Dans les temps durs de la grande dépression, Natalie Wood incarne un petit oiseau de paradis qui vit en grande partie dans une bulle poétique. Elle réside avec sa mère et sa jeune sœur, dans ce bâtiment situé juste en face de la gare. Et ce très joli personnage est aussi confronté à la dure réalité tant elle est ballottée par ces hommes rustres du rail. Ces sauvages sont dévorés de désir. Même le compagnon de sa mère, joué par Charles Bronson, la convoite quasi ouvertement.

Sa mère (Kate Reid) est une forte personnalité. Armée de courage et de ténacité, elle vivote grâce à une petite pension de famille décrépie. Elle tient son monde d’une main de fer. Ce n’est pas toujours facile de contenir ces cheminots avinés.

Elle voit dans sa jolie fille, sa planche de salut. Déjà à court terme pour faire venir les clients au bar de son établissement, mais aussi sur le long terme pour lui permettre de faire une fin, avec l’espoir de la caser dans un beau mariage. Et pour cela, bien qu’elle y mette un peu les formes, elle ne cherche qu’à la mettre dans le lit d’un riche vieux et terne. Lequel pourrait procurer à elle et à ses deux filles, une maison de la grande ville et une rente. Elle compte sur l’obéissance inconditionnelle de Natalie. Et elle la contraint moralement, en faisant valoir les sacrifices éducatifs qu’elle a fait pour elle.

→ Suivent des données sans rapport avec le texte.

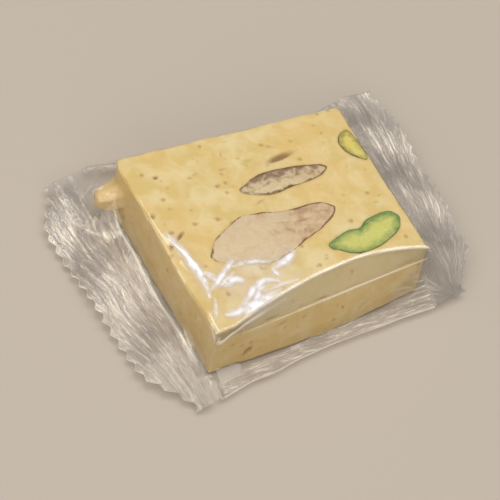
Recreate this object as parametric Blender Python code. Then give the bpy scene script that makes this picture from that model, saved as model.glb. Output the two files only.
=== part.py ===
"""Block of nougat sealed in clear film, modelled as one solid.

The nougat is a low slab, a little wider at its left end, with a soft shoulder
along the top front edge. A tube of clear film is drawn round it. The tube is
pinched flat at both ends, heat sealed with a ribbed crimp and cut off with a
zigzag knife. Loose film stands out as a low fold along the front and the back.

The solid is the outer form of the pack. It is a loft along X through unlike
sections: the wrapped block in the middle, a flat crimp at each end, and film
between the two that drops close down the end of the block before it runs out
to the crimp.

Units are metres. X runs along the tube, -Y is the front and +Z is up. The
origin lies under the middle of the block, on its flat underside.
"""
import bmesh
import bpy
import numpy as np

MM = 0.001

# The wrapped block
BLOCK_LENGTH = 40.4 * MM
BLOCK_HEIGHT = 10.2 * MM
WIDTH_LEFT = 35.9 * MM
WIDTH_RIGHT = 31.1 * MM
RIGHT_END_SKEW = 0.029
TOP_EDGE_RADIUS = 0.9 * MM

# The sloping shoulder between the top and the front face
SHOULDER_CENTRE = 5.5 * MM
SHOULDER_LEFT_REACH = 22.0 * MM
SHOULDER_RIGHT_REACH = 14.4 * MM
SHOULDER_DEPTH = 3.2 * MM
SHOULDER_DROP = 2.6 * MM
CORNER_DEPTH = 0.3 * MM

# The worn stretch of the top edge at the left end, towards the front
WORN_CENTRE = -6.5 * MM
WORN_REACH = 9.5 * MM
WORN_DEPTH = 3.3 * MM
WORN_DROP = 1.0 * MM

# The foot of the front face, which stands out past its top
FOOT_LEAN = 0.8 * MM

# The loose folds of film along the front and the back
FOLD_HEIGHT = 1.05 * MM
FOLD_REACH_MIDDLE = 4.4 * MM
FOLD_REACH_ENDS = 5.6 * MM
FOLD_START_HEIGHT = 3.0 * MM
FLOOR_EDGE_INSET = 0.6 * MM

# The crimped end seals: each value is given for the left, then for the right.
# The slant moves the whole seal outwards for each metre towards the back. The
# cling is how closely the film follows the end of the block: 1 is a straight line.
SEAL_START = (5.0 * MM, 5.2 * MM)
SEAL_WIDTH = (6.0 * MM, 6.4 * MM)
SEAL_SLANT = (0.07, 0.08)
SEAL_FRONT = (-24.0 * MM, -20.2 * MM)
SEAL_BACK = (21.8 * MM, 21.2 * MM)
SEAL_HEIGHT = (1.9 * MM, 3.9 * MM)
SEAL_DROOP = (0.5 * MM, 0.9 * MM)
SEAL_TIP_DROP = (0.3 * MM, 1.6 * MM)
SEAL_WAVE = (0.35 * MM, 0.45 * MM)
SEAL_WAVE_LENGTH = (17.0 * MM, 14.0 * MM)
FRONT_CORNER_CUT = (5.0 * MM, 4.4 * MM)
FRONT_CUT_LENGTH = (9.0 * MM, 8.0 * MM)
BACK_CORNER_CUT = (4.4 * MM, 1.6 * MM)
BACK_CUT_LENGTH = (9.0 * MM, 6.0 * MM)
SEAL_THICKNESS = 0.5 * MM
RIB_HEIGHT = 0.14 * MM
TOOTH_DEPTH = 0.45 * MM
CLING = (2.3, 1.5)
CLING_START = (0.10, 0.10)
CLING_END = (0.80, 0.90)
PLEAT_DEPTH = 0.3 * MM
PLEATS = 13

# Points across the film: fold, face, shoulder, top, edge, face, fold
TOP_INTERVALS = (4, 4, 3, 54, 3, 4, 4)
FLOOR_INTERVALS = (11, 54, 11)

# Places along X: shares of half the block, of the sloping film, of the crimp
BLOCK_STATIONS = (-1.0, -0.955, -0.84, -0.6, -0.3, 0.0, 0.3, 0.6, 0.84, 0.955, 1.0)
SLOPE_STATIONS = (0.14, 0.28, 0.44, 0.62, 0.8)
CRIMP_STATIONS = (0.0, 0.26, 0.34, 0.42, 0.5, 0.58, 0.66, 0.74, 0.82, 1.0)
RIBS_START = 0.3
RIBS_END = 0.9
RIB_SPACING = 0.16


def smooth_step(low, high, value):
    """0 below low, 1 above high, and an S curve between them."""
    share = np.clip((value - low) / (high - low), 0.0, 1.0)
    return share * share * (3.0 - 2.0 * share)


def arch(value, centre, reach):
    """1 at the centre, falling on a parabola to 0 at the reach on each side."""
    return np.clip(1.0 - ((value - centre) / reach) ** 2, 0.0, 1.0)


def section_path(corners, intervals):
    """Points evenly along the straight runs between corners (y, z)."""
    runs = []
    for (start, end, count) in zip(corners[:-1], corners[1:], intervals):
        shares = np.arange(count) / count
        runs.append(start + (end - start) * shares[:, None])
    runs.append(corners[-1][None, :])
    return np.concatenate(runs)


def block_section(share):
    """Top and floor film round the block, at a share of its half length."""
    x = share * BLOCK_LENGTH / 2
    width = WIDTH_LEFT + (WIDTH_RIGHT - WIDTH_LEFT) * (share + 1) / 2
    front = -width / 2
    back = width / 2
    fold = FOLD_REACH_MIDDLE + (FOLD_REACH_ENDS - FOLD_REACH_MIDDLE) * share ** 2
    reach = SHOULDER_LEFT_REACH if x < SHOULDER_CENTRE else SHOULDER_RIGHT_REACH
    slope = CORNER_DEPTH + SHOULDER_DEPTH * arch(x, SHOULDER_CENTRE, reach)
    half_seal = SEAL_THICKNESS / 2
    top_corners = np.array([
        (front - fold, FOLD_HEIGHT + half_seal),
        (front - FOOT_LEAN, FOLD_START_HEIGHT),
        (front, BLOCK_HEIGHT - SHOULDER_DROP),
        (front + slope, BLOCK_HEIGHT),
        (back - TOP_EDGE_RADIUS, BLOCK_HEIGHT),
        (back, BLOCK_HEIGHT - TOP_EDGE_RADIUS),
        (back, FOLD_START_HEIGHT),
        (back + fold, FOLD_HEIGHT + half_seal),
    ])
    floor_corners = np.array([
        (front - fold, FOLD_HEIGHT - half_seal),
        (front - FOOT_LEAN + FLOOR_EDGE_INSET, 0.0),
        (back - FLOOR_EDGE_INSET, 0.0),
        (back + fold, FOLD_HEIGHT - half_seal),
    ])
    top = section_path(top_corners, TOP_INTERVALS)
    floor = section_path(floor_corners, FLOOR_INTERVALS)

    from_end = BLOCK_LENGTH / 2 - abs(x)
    edge = np.clip(1.0 - from_end / TOP_EDGE_RADIUS, 0.0, 1.0)
    lowered = TOP_EDGE_RADIUS * (1.0 - np.sqrt(1.0 - edge ** 2)) * np.ones(len(top))
    if share < 0:
        worn = arch(top[:, 0], WORN_CENTRE, WORN_REACH) ** 1.5
        depth = np.maximum(WORN_DEPTH * worn, TOP_EDGE_RADIUS)
        lowered += WORN_DROP * worn * np.clip(1.0 - from_end / depth, 0.0, 1.0)
    top[:, 1] = np.minimum(top[:, 1], BLOCK_HEIGHT - lowered)

    sections = []
    for points in (top, floor):
        x_places = x + max(share, 0.0) * RIGHT_END_SKEW * points[:, 0]
        sections.append(np.column_stack([x_places, points]))
    return sections


def crimp_section(side, share):
    """Top and floor film of a crimp, at a share of its width from the inside."""
    direction = (-1, 1)[side]
    count = sum(TOP_INTERVALS) + 1
    y = np.linspace(SEAL_FRONT[side], SEAL_BACK[side], count)
    front_corner = 1.0 - smooth_step(0.0, FRONT_CUT_LENGTH[side], y - SEAL_FRONT[side])
    back_corner = 1.0 - smooth_step(0.0, BACK_CUT_LENGTH[side], SEAL_BACK[side] - y)
    reach = (SEAL_WIDTH[side] - FRONT_CORNER_CUT[side] * front_corner
             - BACK_CORNER_CUT[side] * back_corner)
    tooth = np.array([1.0, 0.0, -1.0, 0.0])[np.arange(count) % 4]
    distance = SEAL_START[side] + SEAL_SLANT[side] * y + reach * share
    if share == 1.0:
        distance = distance + TOOTH_DEPTH * tooth
    x = direction * (BLOCK_LENGTH / 2 + distance)

    wave = np.sin(2 * np.pi * y / SEAL_WAVE_LENGTH[side] + 2.0 * share + side)
    z = (SEAL_HEIGHT[side] - SEAL_DROOP[side] * share
         - SEAL_TIP_DROP[side] * front_corner + SEAL_WAVE[side] * wave)
    if RIBS_START < share < RIBS_END:
        z = z + RIB_HEIGHT * np.cos(2 * np.pi * (share - 0.34) / RIB_SPACING)
    half_seal = SEAL_THICKNESS / 2
    return [np.column_stack([x, y, z + half_seal]), np.column_stack([x, y, z - half_seal])]


def slope_section(side, share):
    """Film on its way from the block's end, share 0, to the crimp, share 1.

    The top film falls first and runs outwards later: outwards it has gone
    share ** cling of the way, and downwards 1 - (1 - share) ** cling.
    """
    block_end = block_section((-1.0, 1.0)[side])
    seal = crimp_section(side, 0.0)
    across = np.linspace(0.0, 1.0, sum(TOP_INTERVALS) + 1)
    pleat = np.sin(np.pi * share) * np.sin(2 * np.pi * PLEATS * across)
    pleat = PLEAT_DEPTH * pleat * np.sin(np.pi * across)
    clings = smooth_step(0.0, CLING_START[side], across)
    clings = clings * (1.0 - smooth_step(CLING_END[side] - 0.12, CLING_END[side], across))
    cling = 1.0 + (CLING[side] - 1.0) * clings
    top_shares = np.column_stack([share ** cling, share ** cling, 1.0 - (1.0 - share) ** cling])
    sections = []
    for (start, end, shares) in zip(block_end, seal, (top_shares, share)):
        points = start + (end - start) * shares
        points[:, 2] += pleat
        sections.append(points)
    return sections


def pack_sections():
    """All sections from the left cut edge to the right one."""
    sections = [crimp_section(0, share) for share in reversed(CRIMP_STATIONS)]
    sections += [slope_section(0, share) for share in reversed(SLOPE_STATIONS)]
    sections += [block_section(share) for share in BLOCK_STATIONS]
    sections += [slope_section(1, share) for share in SLOPE_STATIONS]
    sections += [crimp_section(1, share) for share in CRIMP_STATIONS]
    return sections


def loft(name, sections):
    """A closed mesh through rings of top film, front to back, then floor film."""
    model = bmesh.new()
    rings = []
    for (top, floor) in sections:
        ring = np.concatenate([top, floor[::-1]])
        rings.append([model.verts.new(point) for point in ring])
    size = len(rings[0])
    for (ring, following) in zip(rings[:-1], rings[1:]):
        for place in range(size):
            after = (place + 1) % size
            model.faces.new((ring[place], ring[after], following[after], following[place]))
    for ring in (rings[0], rings[-1]):
        for place in range(size // 2 - 1):
            opposite = size - 1 - place
            model.faces.new((ring[place], ring[place + 1], ring[opposite - 1], ring[opposite]))
    bmesh.ops.triangulate(model, faces=model.faces[:])
    bmesh.ops.recalc_face_normals(model, faces=model.faces[:])
    mesh = bpy.data.meshes.new(name)
    model.to_mesh(mesh)
    model.free()
    return mesh


def clear_film():
    """Clear film over pale golden nougat."""
    material = bpy.data.materials.new("film_over_nougat")
    material.use_nodes = True
    shader = material.node_tree.nodes["Principled BSDF"]
    shader.inputs["Base Color"].default_value = (0.73, 0.57, 0.27, 1.0)
    shader.inputs["Roughness"].default_value = 0.15
    shader.inputs["Metallic"].default_value = 0.0
    material.diffuse_color = (0.73, 0.57, 0.27, 1.0)
    return material


for old_object in list(bpy.data.objects):
    bpy.data.objects.remove(old_object, do_unlink=True)

collection = bpy.data.collections.new("wrapped_nougat")
bpy.context.scene.collection.children.link(collection)

pack_mesh = loft("nougat_pack", pack_sections())
pack_mesh.materials.append(clear_film())
pack = bpy.data.objects.new("nougat_pack", pack_mesh)
collection.objects.link(pack)
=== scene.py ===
import bmesh
import bpy
import numpy as np
from mathutils import Matrix, Vector


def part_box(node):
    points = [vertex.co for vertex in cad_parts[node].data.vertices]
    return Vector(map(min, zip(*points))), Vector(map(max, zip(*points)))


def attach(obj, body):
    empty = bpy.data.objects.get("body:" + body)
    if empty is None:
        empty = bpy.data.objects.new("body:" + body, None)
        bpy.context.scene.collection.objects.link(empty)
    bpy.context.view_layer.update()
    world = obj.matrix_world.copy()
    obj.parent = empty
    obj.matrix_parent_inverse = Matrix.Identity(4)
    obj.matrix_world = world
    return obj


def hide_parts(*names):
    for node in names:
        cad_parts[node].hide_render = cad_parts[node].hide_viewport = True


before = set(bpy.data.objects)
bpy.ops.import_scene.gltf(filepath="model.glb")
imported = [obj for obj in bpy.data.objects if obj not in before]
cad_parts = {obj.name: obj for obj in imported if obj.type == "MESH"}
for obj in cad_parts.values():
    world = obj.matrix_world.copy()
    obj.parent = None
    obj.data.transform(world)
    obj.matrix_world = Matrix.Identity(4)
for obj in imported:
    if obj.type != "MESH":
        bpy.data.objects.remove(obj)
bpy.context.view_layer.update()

pack_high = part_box("nougat_pack")[1]
mm = 0.001


# The slab
# A block cut with a knife from a sheet of set nougat: pale gold, matt and a little
# uneven, wider at its left end, with a soft shoulder along the top front edge and
# small pits where air or a crumb of nut has come away.
film_gap = 0.16 * mm
wrapped_length = 40.4 * mm
half_length = wrapped_length / 2
wrapped_height = pack_high.z
slab_floor = film_gap
slab_top = wrapped_height - film_gap
width_left = 35.9 * mm
width_right = 31.1 * mm
right_end_skew = 0.029
shoulder_centre = 5.5 * mm
shoulder_left_reach = 22.0 * mm
shoulder_right_reach = 14.4 * mm
shoulder_depth = 3.2 * mm
shoulder_drop = 2.6 * mm
shoulder_corner = 0.3 * mm
shoulder_blend = 0.07 * mm
worn_centre = -6.5 * mm
worn_reach = 9.5 * mm
worn_depth = 3.3 * mm
worn_drop = 1.0 * mm
foot_lean_ends = 0.8 * mm
foot_bulge = 1.3 * mm
foot_bulge_centre = 3.0 * mm
foot_bulge_reach = 23.0 * mm
foot_top = 3.0 * mm
corner_round = 3.0 * mm
corner_round_heights = (2.0 * mm, 7.0 * mm)
slab_edge = 0.6 * mm
slab_step = 0.21 * mm
slab_step_up = 0.4 * mm


def clamped(value):
    """The value, kept between 0 and 1."""
    return np.clip(value, 0.0, 1.0)


def s_curve(low, high, value):
    """0 below low, 1 above high, and a smooth S between them."""
    share = clamped((value - low) / (high - low))
    return share * share * (3.0 - 2.0 * share)


def fade(low, high, value):
    """1 below low, 0 above high, and the same S between them."""
    return 1.0 - s_curve(low, high, value)


def bell(offset, reach):
    """A bell curve: 1 at no offset, falling to 1 / e at the reach."""
    return np.exp(-(offset / reach) ** 2)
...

Robert Redford passe par là, sans que l’on sache trop ce qu’il vient faire dans ce petit village minable, centré sur une petite gare crasseuse.

En fait c’est un débaucheur. Comme le ferroviaire ne fait plus recette, il a été parachuté là pour dégraisser. Un métier facile techniquement, mais éprouvant moralement. De plus les bannis se rebiffent et n’hésitent pas à maltraiter ce porteur de tristes nouvelles. Ses supérieurs ont tellement la main lourde que cela signe la fin de bon nombre de foyers et donc indirectement la mort de la pension/bar de ces dames.

Alors qu’elle ne sait rien encore de tout cela, Natalie Wood est franchement attirée par ce citadjn de niveau supérieur. Outre les atomes crochus, il incarne l’attrait magique de la grande cité dont elle rêve depuis toujours. Elle lui tourne autour en faisant des cercles de plus en plus proches. Et Redford n’est pas de marbre, mais il reste sur ses gardes. Il est à la fois séduit par la composante éthérée de cette jeune femme doublée d’une beauté étonnante, mais également décontenancé par son côté hors sol. Cette chorégraphie amoureuse est joliment menée. Il y a dans ces atmosphères complexes, avec ces oppositions tranchées, ces êtres désabusés et cette rêveuse souriante mais intérieurement angoissée, un parfum qui rappelle Un tramway nommé Désir (1951), un œuvre majeure également adaptée de Tennessee Williams.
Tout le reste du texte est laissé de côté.